At some point in life we all get to an age when our eyes start to become unreliable, especially in dimly lit restaurants.
Being a Regular Guy, I fought the good fight for the last five or six years, trying to get by without optical help. Always one for seeing (no pun) eye doctors, I was told that I only needed readers and that my left eye was only fixable with surgery. So on I continued, hazing cereal box labels, newspapers, and menu’s trying make sense of it all.Wearing glasses never seemed like an option because I had great “walking around ” vision. Carrying glasses for reading was even worse because I don’t use a “man purse” and glasses on a chain were strictly for my sun glasses ( which is still fashionable to date).So what does the Regular Guy do?
Alice, its time for contact lenses. Changing eye doctors, I had hoped that this one would be able to offer the option of contacts to help with my reading debacle. Watching my wife use contacts, never seemed like a daunting task to me and I figured that I could master the art of lens wearing in short duty. Okay so maybe I had ideas of grandeur. As my wife has observed and pointed out to me, I have three things playing against me in mastering the insertion and removal of these wonderful optical pieces. Finger tips that over the years have lost sensitivity ( from work), hands like bear paws ( piano fingers preferred) and last, eyelid slivers. These three things, if you have not figured it out, will make placing contacts in your eyes VERY difficult.
Needless to say, I stymied the assistant in the docs office for a very long hour, the first time I attempted to install my superior eye wear. Retreating back to the safety of my home, I enlisted the assistance of my favorite contact wearer, to teach my the ropes on how too install these little domes of magnifying wonders.
So armed with visions of expert techniques buried in my mind, I attempted a second installation visit with the docs asssistant. Being blessed with skills beyond most mortal men, I conquered the task at hand and left with contacts in place!
After putting in the lens, I should tell you, I felt like I was in my thirties again. I was walking around the office in wonderment of how much I could read and from such as distance. These things are incredible. I am a new man!

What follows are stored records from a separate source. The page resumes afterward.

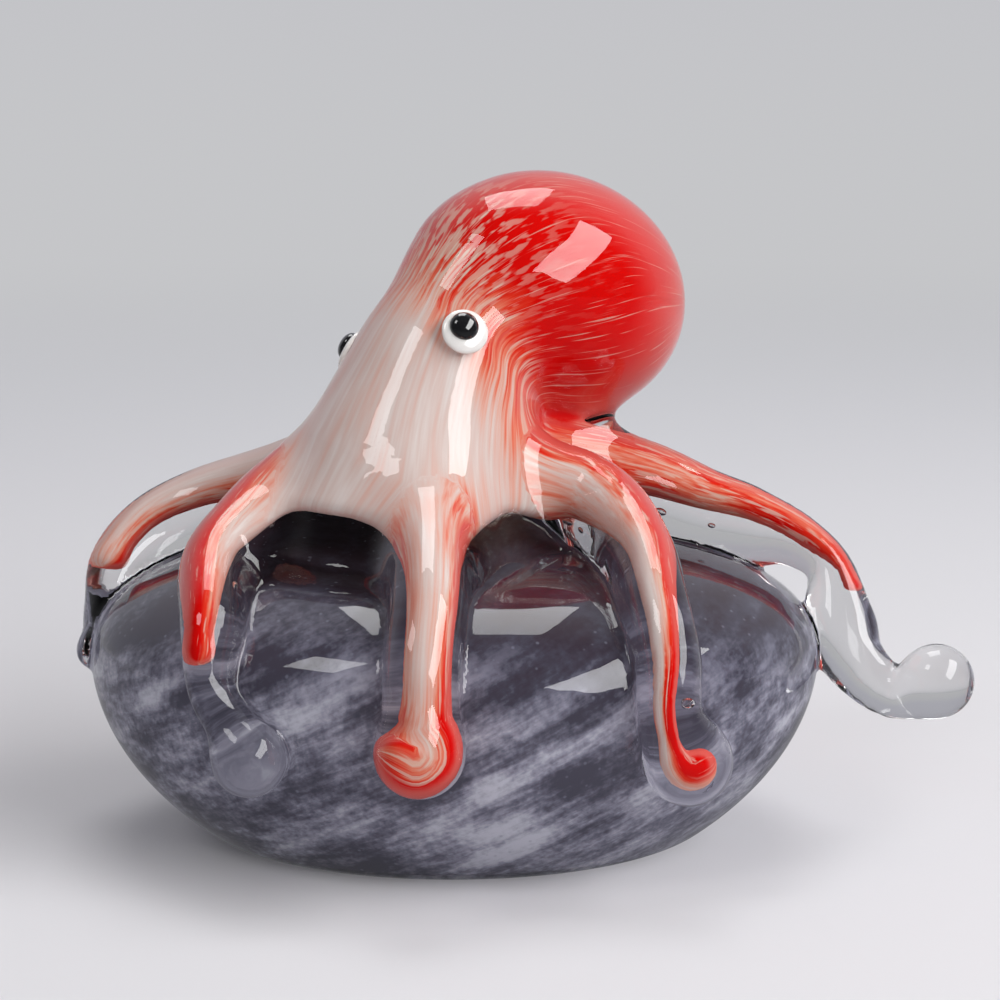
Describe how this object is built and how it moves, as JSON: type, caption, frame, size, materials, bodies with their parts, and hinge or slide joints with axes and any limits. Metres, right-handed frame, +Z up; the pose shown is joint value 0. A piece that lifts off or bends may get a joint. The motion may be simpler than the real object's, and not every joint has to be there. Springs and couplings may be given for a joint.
{
  "type": "octopus paperweight figurine",
  "caption": "Hot-worked glass octopus clinging to a rounded boulder with a flat ground base; cased arms drape over the stone. Free-standing ornament or paperweight.",
  "frame": {"origin": "middle of the flat ground base of the boulder", "axes": "+Z up, -Z out of the base; +X to the right of the pictured front, along the longest extent; +Y to the back"},
  "size_m": [0.1529, 0.1235, 0.1124],
  "materials": {
    "slate_glass": "mottled opaque glass, polished",
    "clear_glass": "fire-polished clear glass",
    "red_glass": "streaked opaque glass, fire-polished",
    "red_white_cane": "streaked opaque glass, fire-polished",
    "white_glass": "opaque glass, fire-polished",
    "black_glass": "opaque glass, fire-polished"
  },
  "bodies": {
    "root": {"stone_core": "slate_glass", "stone_casing": "clear_glass", "body_core": "red_glass", "body_casing": "clear_glass", "front_arm_core": "red_white_cane", "front_arm_casing": "clear_glass", "front_right_arm_core": "red_white_cane", "front_right_arm_casing": "clear_glass", "right_arm_core": "red_white_cane", "right_arm_casing": "clear_glass", "back_right_arm_core": "red_white_cane", "back_right_arm_casing": "clear_glass", "back_arm_core": "red_white_cane", "back_arm_casing": "clear_glass", "back_left_arm_core": "red_white_cane", "back_left_arm_casing": "clear_glass", "left_arm_core": "red_white_cane", "left_arm_casing": "clear_glass", "front_left_arm_core": "red_white_cane", "front_left_arm_casing": "clear_glass", "left_eye_white": "white_glass", "left_eye_pupil": "black_glass", "right_eye_white": "white_glass", "right_eye_pupil": "black_glass"}
  },
  "joints": []
}
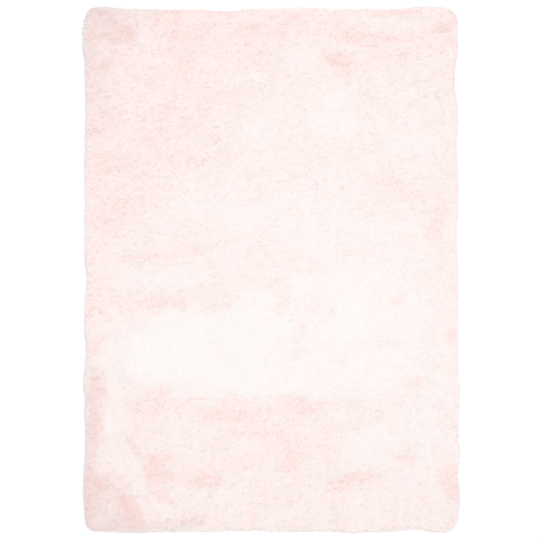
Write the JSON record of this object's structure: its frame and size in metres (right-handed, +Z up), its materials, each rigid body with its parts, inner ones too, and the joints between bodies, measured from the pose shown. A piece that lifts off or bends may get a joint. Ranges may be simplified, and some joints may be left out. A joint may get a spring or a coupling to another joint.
{
  "type": "plush shag rug",
  "caption": "Rectangular deep-pile plush rug with softly rounded corners, a wavy splayed edge and brushed tracks in its pile, lying flat.",
  "frame": {"origin": "on the floor, under the middle of the rug's outline", "axes": "+Z up out of the pile, +Y along the rug's length, +X across it"},
  "size_m": [1.5406, 2.1464, 0.0357],
  "materials": {
    "pile": "soft matt plush of fine crimped yarn, pale blush pink, near white where it lies smooth",
    "ground_cloth": "plain woven cotton backing, off white, with a thin matt coating"
  },
  "bodies": {
    "root": {"rug": "pile"}
  },
  "joints": []
}
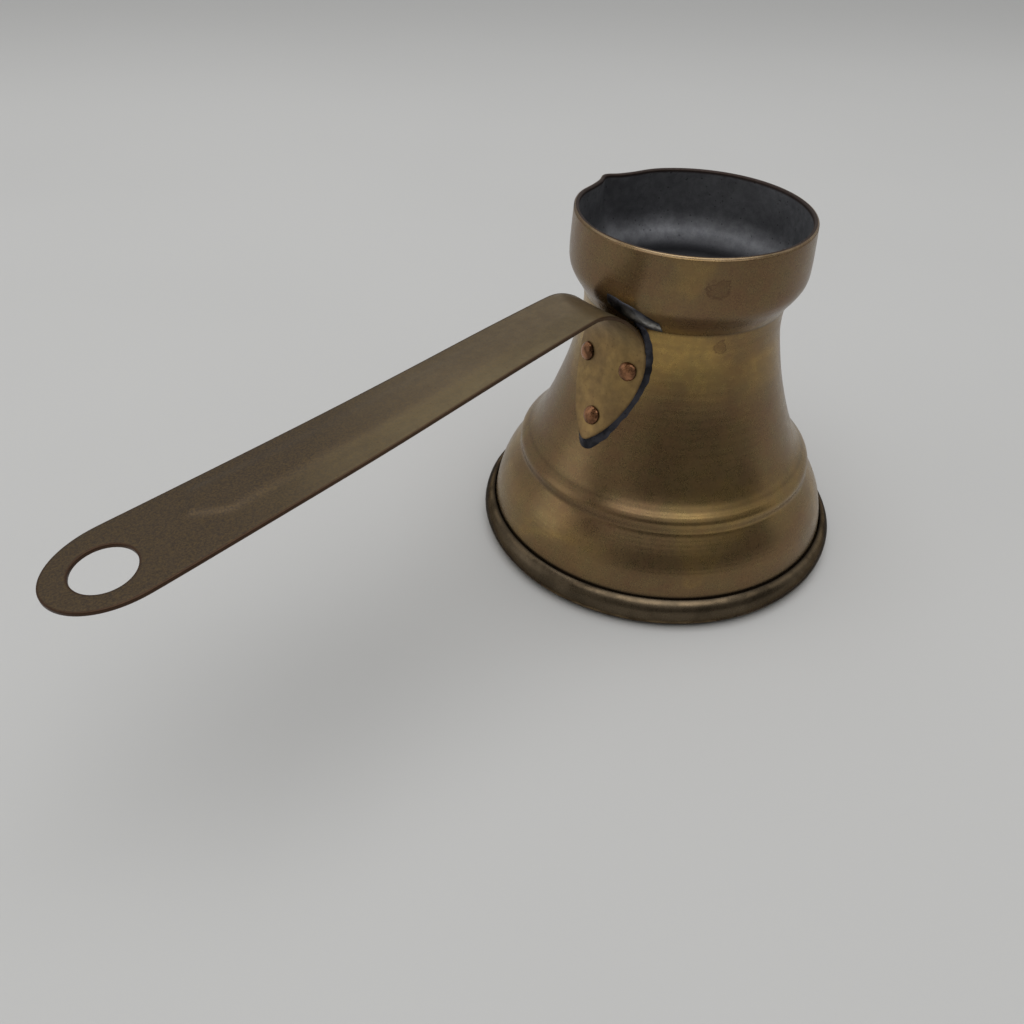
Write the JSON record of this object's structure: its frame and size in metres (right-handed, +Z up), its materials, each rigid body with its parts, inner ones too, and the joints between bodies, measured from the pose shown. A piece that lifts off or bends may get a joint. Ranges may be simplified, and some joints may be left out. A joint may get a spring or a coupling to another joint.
{
  "type": "turkish coffee pot cezve",
  "caption": "Long-handled coffee pot: flared spun brass body with a pinched pouring lip, rolled base hem and a riveted strap handle with a hanging hole.",
  "frame": {"origin": "centre of the underside of the base, on the pot's axis", "axes": "+Z up along the pot's axis; +X along the handle, towards its tip; the pouring lip points to -Y"},
  "size_m": [0.1704, 0.0794, 0.0735],
  "materials": {
    "body_brass": "spun brass, aged to an uneven brown and gold patina outside, dull grey tin inside",
    "base_brass": "spun brass, darker brown patina, worn brighter along the lip",
    "handle_brass": "rolled brass strap, dull brown patina, darker at the edges",
    "rivet_copper": "copper, hammered heads, worn bright on top",
    "solder": "soft solder, dull grey, tarnished nearly black at the edges"
  },
  "bodies": {
    "root": {"pot_body": "body_brass", "base_disc": "base_brass", "base_seam_solder": "solder", "handle": "handle_brass", "rivet_upper_left": "rivet_copper", "rivet_upper_right": "rivet_copper", "rivet_lower": "rivet_copper", "handle_solder": "solder", "collar_solder": "solder"}
  },
  "joints": []
}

But alas, all good things come to an end. Contacts, as I already knew, must be removed every night and put back in every morning. What a bummer! So maybe I still haven’t really conquered the task just quite yet. Already I have ripped one lens, dropped another (and found it stuck to the soap dispenser bottle) and placed one in backwards (ouch),but I move on with the hopes that great vision is still within my grasp. Its only been three days and it hasn’t gotten much easier, but when I do get (the one lens) it in, seeing everything clear again makes it worth the effort.
Already I know the best thing about reading so easily again. Perusing a menu and actually knowing what I am ordering instead of ordering out of frustration or with the aide of my trusted sidekick’s vocal descriptions. Life is good!